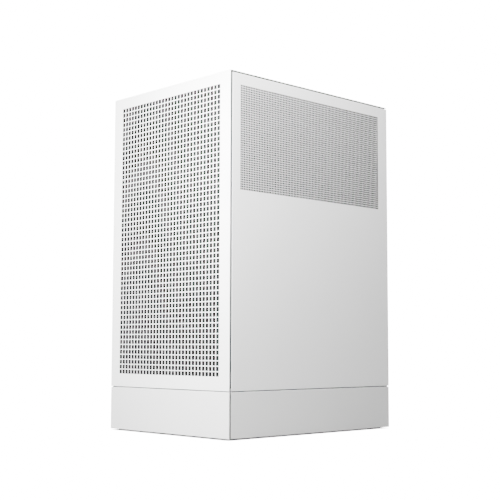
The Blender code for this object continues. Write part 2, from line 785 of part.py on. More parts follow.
def make_graphics_card():
    wall = 0.002
    bores = [
        rod((CARD_FAN_X, y, CARD_Z[0] - PAST), (CARD_FAN_X, y, CARD_Z[0] + PAST), CARD_FAN_BORE, 40)
        for y in CARD_FAN_Y
    ]
    solid(
        "gpu_shroud",
        box((CARD_X[0], CARD_Y[0], CARD_Z[0]), (CARD_X[1], CARD_Y[1], CARD_Z[1])),
        BLACK_PLASTIC,
        cut=[
            box(
                (CARD_X[0] + wall, CARD_Y[0] + wall, CARD_Z[0] + wall),
                (CARD_X[1] - wall, CARD_Y[1] - wall, CARD_Z[1] + PAST),
            ),
            *bores,
            box((CARD_X[0] - PAST, -0.020, 0.090), (CARD_X[0] + PAST, 0.010, CARD_Z[1] + PAST)),
        ],
        rounded=0.002,
    )
    for name, y in zip(("front", "rear"), CARD_FAN_Y):
        make_rotor(
            f"gpu_fan_rotor_{name}",
            (CARD_FAN_X, y, CARD_Z[0] + 0.0066),
            TOWARDS_FLOOR,
            BLACK_PLASTIC,
            tip=0.0405,
            depth=0.0115,
            hub=0.0165,
            blades=9,
        )
    slots = [
        box((-0.05, y - 0.0030, 0.0765), (0.07, y + 0.0030, 0.0995)) for y in rows(-0.086, 0.121, 23)
    ]
    plug_room = box((-0.05, -0.0185, 0.0910), (-0.0280, 0.0085, 0.11))
    solid(
        "gpu_heatsink",
        box((-0.038, -0.088, 0.0775), (0.0585, 0.1235, 0.1035)),
        ALUMINIUM,
        cut=[*slots, plug_room],
    )
    solid(
        "gpu_board",
        box((-0.0360, -0.085, 0.1040), (0.0635, 0.1285, 0.1056)),
        CIRCUIT,
        add=[
            box((0.0630, 0.030, 0.1040), (0.0715, 0.117, 0.1056)),
            box((-0.0405, -0.018, 0.0915), (-0.0285, 0.008, 0.1045)),
        ],
    )
    solid("gpu_backplate", box((-0.0400, -0.093, 0.1059), (0.0600, 0.1285, 0.1075)), BLACK_STEEL)
    ports = [
        box((x - 0.008, CARD_Y[1] + 0.001, 0.0870), (x + 0.008, PORT_FACE, 0.0935))
        for x in rows(-0.034, 0.062, 4)
    ]
    solid(
        "gpu_bracket",
        box((-0.0450, CARD_Y[1] + GAP, 0.0590), (0.0745, CARD_Y[1] + GAP + SHEET, 0.0990)),
        ZINC,
        add=ports,
    )


# Mains inlet, sockets and drive


def make_inlet():
    x = sum(INLET_X) / 2
    rim = 0.003
    body = box(
        (INLET_X[0] + rim, INLET_FRONT, INLET_Z[0] + rim),
        (INLET_X[1] - rim, WALL_OUTER + 0.001, INLET_Z[1] - rim),
    )
    pin_half, pin_root, pin_tip = 0.002, INLET_FACE - 0.018, INLET_FACE - 0.004
    pins = [
        box((x + dx - pin_half, pin_root, z - 0.001), (x + dx + pin_half, pin_tip, z + 0.001))
        for dx, z in ((-0.007, 0.0670), (0.007, 0.0670), (0.0, 0.0725))
    ]
    socket = box((x - 0.0120, INLET_FACE - 0.0165, 0.0605), (x + 0.0120, INLET_FACE + PAST, 0.0765))
    pocket = box(
        (x - 0.0098, INLET_FACE - 0.0120, ROCKER_Z - 0.0078),
        (x + 0.0098, INLET_FACE + PAST, ROCKER_Z + 0.0078),
    )
    inlet = solid(
        "ac_inlet",
        box((INLET_X[0], WALL_OUTER + GAP, INLET_Z[0]), (INLET_X[1], INLET_FACE, INLET_Z[1])),
        BLACK_PLASTIC,
        add=[body],
        cut_last=[socket, pocket],
    )
    combine(inlet, "UNION", pins)
    rocker = solid(
        "ac_rocker",
        box((-0.0092, -0.0045, -0.0062), (0.0092, 0.0036, 0.0062)),
        BLACK_PLASTIC,
        rounded=0.0012,
    )
    rocker.location = (x, INLET_FACE - 0.0045, ROCKER_Z)
    rocker.rotation_euler = (-ROCKER_LEAN, 0, 0)


def make_front_sockets():
    top = ROOF_BOTTOM - GAP
    high = top + PAST
    usb_mouths = [
        box(
            (x - PORT_USB_HALF[0], PORT_Y - PORT_USB_HALF[1], top - 0.009),
            (x + PORT_USB_HALF[0], PORT_Y + PORT_USB_HALF[1], high),
        )
        for x in PORT_USB_X
    ]
    solid(
        "io_housing",
        box((HOUSING_X[0], HOUSING_Y[0], HOUSING_BOTTOM), (HOUSING_X[1], HOUSING_Y[1], top)),
        BLACK_PLASTIC,
        cut=[
            *usb_mouths,
            box((PORT_C_X[0], PORT_Y - 0.0016, top - 0.006), (PORT_C_X[1], PORT_Y + 0.0016, high)),
            rod((PORT_AUDIO_X, PORT_Y, top - 0.012), (PORT_AUDIO_X, PORT_Y, high), 0.0018, 12),
            rod((BUTTON_X, PORT_Y, top - 0.0115), (BUTTON_X, PORT_Y, high), BUTTON_RADIUS + GAP, 32),
        ],
    )
    shelf_top = HOUSING_BOTTOM - GAP
    shelf_low = shelf_top - SHEET
    shelf_y = (-0.124, -0.104)
    solid(
        "io_bracket",
        box((-0.030, shelf_y[0], shelf_low), (0.0955, shelf_y[1], shelf_top)),
        BLACK_STEEL,
        add=[box((0.0943, shelf_y[0], shelf_low), (0.0955, shelf_y[1], FRAME_TOP - SHEET))],
    )
    button = solid(
        "power_button",
        rod((BUTTON_X, PORT_Y, top - 0.0080), (BUTTON_X, PORT_Y, HEIGHT - 0.0001), BUTTON_RADIUS, 32),
        WHITE_PLASTIC,
        origin=(BUTTON_X, PORT_Y, top),
        rounded=0.0006,
    )
    smooth(button)


def make_sata_drive():
    left = TRAY_LEFT + SHEET + GAP
    solid("sata_drive", box((left, -0.045, 0.095), (left + 0.007, 0.055, 0.165)), BLACK_STEEL, rounded=0.001)


# Cables inside the case


def smooth_route(points, step):
    """Points along a Catmull-Rom curve through the given ones, about a step apart."""
    stops = [Vector(p) for p in points]
    stops = [2 * stops[0] - stops[1], *stops, 2 * stops[-1] - stops[-2]]
    route = []
    for before, start, end, after in zip(stops, stops[1:], stops[2:], stops[3:]):
        count = max(1, round((end - start).length / step))
        for i in range(count):
            t = i / count
            bend = 2 * before - 5 * start + 4 * end - after
            twist = 3 * start - before - 3 * end + after
            route.append(start + 0.5 * t * (end - before + t * (bend + t * twist)))
    return [*route, stops[-2]]


def make_cable(name, radius, points):
    route = smooth_route(points, 5 * radius)
    curve = bpy.data.curves.new(name, "CURVE")
    curve.dimensions = "3D"
    spline = curve.splines.new("POLY")
    spline.points.add(len(route) - 1)
    for point, place in zip(spline.points, route):
        point.co = (*place, 1.0)
    curve.bevel_depth = radius
    curve.bevel_resolution = 2
    curve.use_fill_caps = True
    curve.materials.append(CABLE)
    parts.objects.link(bpy.data.objects.new(name, curve))


def make_cables():
    make_cable(
        "ac_extension_cable",
        0.0034,
        [
            (-0.079, -0.108, 0.2720),
            (-0.079, -0.108, 0.240),
            (-0.081, -0.107, 0.170),
            (-0.084, -0.106, 0.105),
            (-0.086, -0.095, 0.070),
            (-0.088, -0.060, 0.0600),
            (-0.088, 0.000, 0.0590),
            (-0.086, 0.050, 0.0600),
            (-0.078, 0.084, 0.0700),
            (-0.078, 0.1030, 0.0700),
        ],
    )
    make_cable(
        "board_power_cable",
        0.0052,
        [
            (-0.055, -0.0055, 0.298),
            (-0.055, 0.012, 0.300),
            (-0.046, 0.028, 0.308),
            (-0.026, 0.026, 0.306),
            (-0.010, 0.004, 0.292),
            (0.000, -0.025, 0.272),
            (0.016, -0.040, 0.245),
            (0.046, -0.0350, 0.216),
            (0.0674, -0.0350, 0.216),
        ],
    )
    make_cable(
        "gpu_power_cable",
        0.0040,
        [
            (-0.092, -0.0055, 0.298),
            (-0.0935, 0.010, 0.297),
            (-0.0945, 0.022, 0.286),
            (-0.0945, 0.026, 0.262),
            (-0.0945, 0.020, 0.200),
            (-0.0940, 0.008, 0.150),
            (-0.0860, -0.002, 0.120),
            (-0.0640, -0.005, 0.098),
            (-0.0411, -0.005, 0.098),
        ],
    )


clear_scene()
make_plinth()
make_plinth_floor()
make_feet()
make_filter()
make_chassis_base()
make_front_uprights()
make_top_frame()
make_rear_wall()
make_tray()
make_front_panel()
make_side_panels()
make_roof()
make_case_fans()
make_motherboard()
make_io_shield()
make_board_parts()
make_cpu_heatsink()
make_power_supply()
make_graphics_card()
make_inlet()
make_front_sockets()
make_sata_drive()
make_cables()
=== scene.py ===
"""Looks for the desktop computer tower: perforated sheets, finishes for every part, light and camera."""

import json
import math

import bmesh
import bpy
import numpy as np
from mathutils import Matrix, Vector


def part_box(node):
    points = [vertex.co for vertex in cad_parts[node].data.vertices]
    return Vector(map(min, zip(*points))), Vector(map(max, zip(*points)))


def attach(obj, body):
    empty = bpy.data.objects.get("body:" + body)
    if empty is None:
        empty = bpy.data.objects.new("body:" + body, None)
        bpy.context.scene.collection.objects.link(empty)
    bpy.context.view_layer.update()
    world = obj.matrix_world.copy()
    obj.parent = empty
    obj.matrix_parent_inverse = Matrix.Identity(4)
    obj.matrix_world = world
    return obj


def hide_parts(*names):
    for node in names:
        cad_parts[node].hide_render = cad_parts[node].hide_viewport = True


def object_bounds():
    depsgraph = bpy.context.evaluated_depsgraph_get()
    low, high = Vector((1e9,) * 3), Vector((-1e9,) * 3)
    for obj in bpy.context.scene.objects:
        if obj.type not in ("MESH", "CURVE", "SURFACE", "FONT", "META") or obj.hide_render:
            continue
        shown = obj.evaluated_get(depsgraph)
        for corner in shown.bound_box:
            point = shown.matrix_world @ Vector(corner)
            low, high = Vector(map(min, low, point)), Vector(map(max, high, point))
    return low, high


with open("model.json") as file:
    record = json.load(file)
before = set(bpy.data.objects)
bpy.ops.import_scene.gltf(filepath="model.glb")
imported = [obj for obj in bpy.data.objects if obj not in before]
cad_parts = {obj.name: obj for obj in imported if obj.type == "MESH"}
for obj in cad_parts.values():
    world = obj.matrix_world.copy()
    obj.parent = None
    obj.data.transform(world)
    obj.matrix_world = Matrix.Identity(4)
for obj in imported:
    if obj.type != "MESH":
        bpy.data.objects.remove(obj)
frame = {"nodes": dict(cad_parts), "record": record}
CAD_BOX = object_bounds()
LOW, HIGH = (Vector(corner) for corner in CAD_BOX)

# Painted sheet steel, thinner where it is drawn than the solids that it stands for.
SHEET = 0.0006
EDGE_ROUND = 0.0003
FLANGE_INSET = 0.0022  # from the front panel's outline to its folded flanges
SIDE_FOLD_FRONT = 0.0009  # from a side panel's front edge to its fold
SIDE_FOLD_LOW = 0.003
SIDE_FOLD_HIGH = 0.009

# The finishes of a sheet's faces, by material index: the painted outer face, then painted shade on the hole
# walls and inner face, on the folds, and on the dark backing behind the holes.
PAINTED, HOLE_SHADE, FOLD_SHADE, SHADE_BACKING_FACE = range(4)

# Perforation of the front, across and up: almost square holes.
FRONT_PITCH = (0.00577, 0.00589)
FRONT_HOLE = (0.0047, 0.0050)
FRONT_COLUMNS = 31
FRONT_ROWS = 55
FRONT_TOP_ROW = 0.0159  # from the top of the case to the middle of the first row

# Perforation of the sides and the roof: fine square holes.
FINE_PITCH = 0.00256
FINE_HOLE = 0.0021
SIDE_COLUMNS = 93
SIDE_ROWS = 46
SIDE_FRONT_MARGIN = 0.0152
SIDE_TOP_MARGIN = 0.0144
ROOF_COLUMNS = 67
ROOF_ROWS = 78
ROOF_FIELD_MIDDLE = 0.0165
BACKING = (SHEET + 0.0001, SHEET + 0.0003)  # a dark sheet behind the holes, painted shade for the dim inside of the case, from the outer face
BACKING_MARGIN = 0.002

# Openings in the roof, beside the perforation.
PORT_Y = -0.114
USB_X = (0.012, 0.032)
USB_SIZE = (0.0132, 0.0058)
SMALL_USB_X = -0.004
SMALL_USB_SIZE = (0.0090, 0.0036)
AUDIO_X = -0.018
AUDIO_RADIUS = 0.0021
BUTTON_X = 0.050
BUTTON_HOLE = 0.0063
THROUGH_ROOF = 0.02  # length of a round cutter


# Materials

CLOUD_SCALE = 14.0
CLOUD_DETAIL = 4.0
GLOSS_SPREAD = 0.08
GRAIN_HEIGHT = 0.0002
EDGE_WEAR_RADIUS = 0.0004
EDGE_WEAR_LEAN = (0.98, 0.80)  # cosine between the true and the rounded normal: no wear, full wear
# Painted shade: how far ambient occlusion looks, and its values from clear to closed in, for darkening
# crevices, seams and holes.
CREVICE_REACH = 0.003
CREVICE_CLOSED = 0.50
CREVICE_CLEAR = 0.85


def add_grain(nodes, links, shader, where, scale, strength):
    """A fine bump over the whole surface."""
    fine = nodes.new("ShaderNodeTexNoise")
    fine.inputs["Scale"].default_value = scale
    fine.inputs["Detail"].default_value = 2.0
    relief = nodes.new("ShaderNodeBump")
    relief.inputs["Strength"].default_value = strength
    relief.inputs["Distance"].default_value = GRAIN_HEIGHT
    links.new(where.outputs["Object"], fine.inputs["Vector"])
    links.new(fine.outputs["Fac"], relief.inputs["Height"])
    links.new(relief.outputs["Normal"], shader.inputs["Normal"])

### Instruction
Write out, exactly and with nothing else, the lines of the listing above from its first line through the line with "# Mains inlet, sockets and drive".

### Finished task
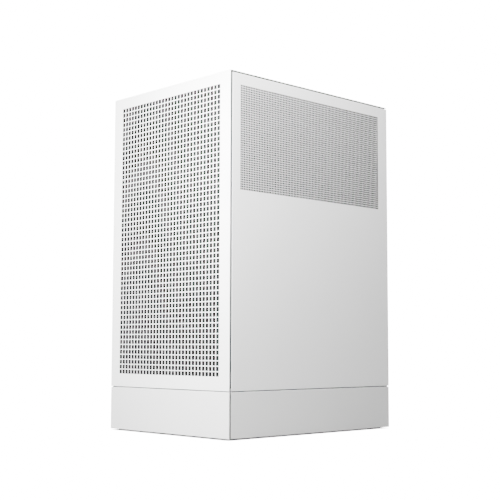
The Blender code for this object continues. Write part 2, from line 785 of part.py on. More parts follow.
def make_graphics_card():
    wall = 0.002
    bores = [
        rod((CARD_FAN_X, y, CARD_Z[0] - PAST), (CARD_FAN_X, y, CARD_Z[0] + PAST), CARD_FAN_BORE, 40)
        for y in CARD_FAN_Y
    ]
    solid(
        "gpu_shroud",
        box((CARD_X[0], CARD_Y[0], CARD_Z[0]), (CARD_X[1], CARD_Y[1], CARD_Z[1])),
        BLACK_PLASTIC,
        cut=[
            box(
                (CARD_X[0] + wall, CARD_Y[0] + wall, CARD_Z[0] + wall),
                (CARD_X[1] - wall, CARD_Y[1] - wall, CARD_Z[1] + PAST),
            ),
            *bores,
            box((CARD_X[0] - PAST, -0.020, 0.090), (CARD_X[0] + PAST, 0.010, CARD_Z[1] + PAST)),
        ],
        rounded=0.002,
    )
    for name, y in zip(("front", "rear"), CARD_FAN_Y):
        make_rotor(
            f"gpu_fan_rotor_{name}",
            (CARD_FAN_X, y, CARD_Z[0] + 0.0066),
            TOWARDS_FLOOR,
            BLACK_PLASTIC,
            tip=0.0405,
            depth=0.0115,
            hub=0.0165,
            blades=9,
        )
    slots = [
        box((-0.05, y - 0.0030, 0.0765), (0.07, y + 0.0030, 0.0995)) for y in rows(-0.086, 0.121, 23)
    ]
    plug_room = box((-0.05, -0.0185, 0.0910), (-0.0280, 0.0085, 0.11))
    solid(
        "gpu_heatsink",
        box((-0.038, -0.088, 0.0775), (0.0585, 0.1235, 0.1035)),
        ALUMINIUM,
        cut=[*slots, plug_room],
    )
    solid(
        "gpu_board",
        box((-0.0360, -0.085, 0.1040), (0.0635, 0.1285, 0.1056)),
        CIRCUIT,
        add=[
            box((0.0630, 0.030, 0.1040), (0.0715, 0.117, 0.1056)),
            box((-0.0405, -0.018, 0.0915), (-0.0285, 0.008, 0.1045)),
        ],
    )
    solid("gpu_backplate", box((-0.0400, -0.093, 0.1059), (0.0600, 0.1285, 0.1075)), BLACK_STEEL)
    ports = [
        box((x - 0.008, CARD_Y[1] + 0.001, 0.0870), (x + 0.008, PORT_FACE, 0.0935))
        for x in rows(-0.034, 0.062, 4)
    ]
    solid(
        "gpu_bracket",
        box((-0.0450, CARD_Y[1] + GAP, 0.0590), (0.0745, CARD_Y[1] + GAP + SHEET, 0.0990)),
        ZINC,
        add=ports,
    )


# Mains inlet, sockets and drive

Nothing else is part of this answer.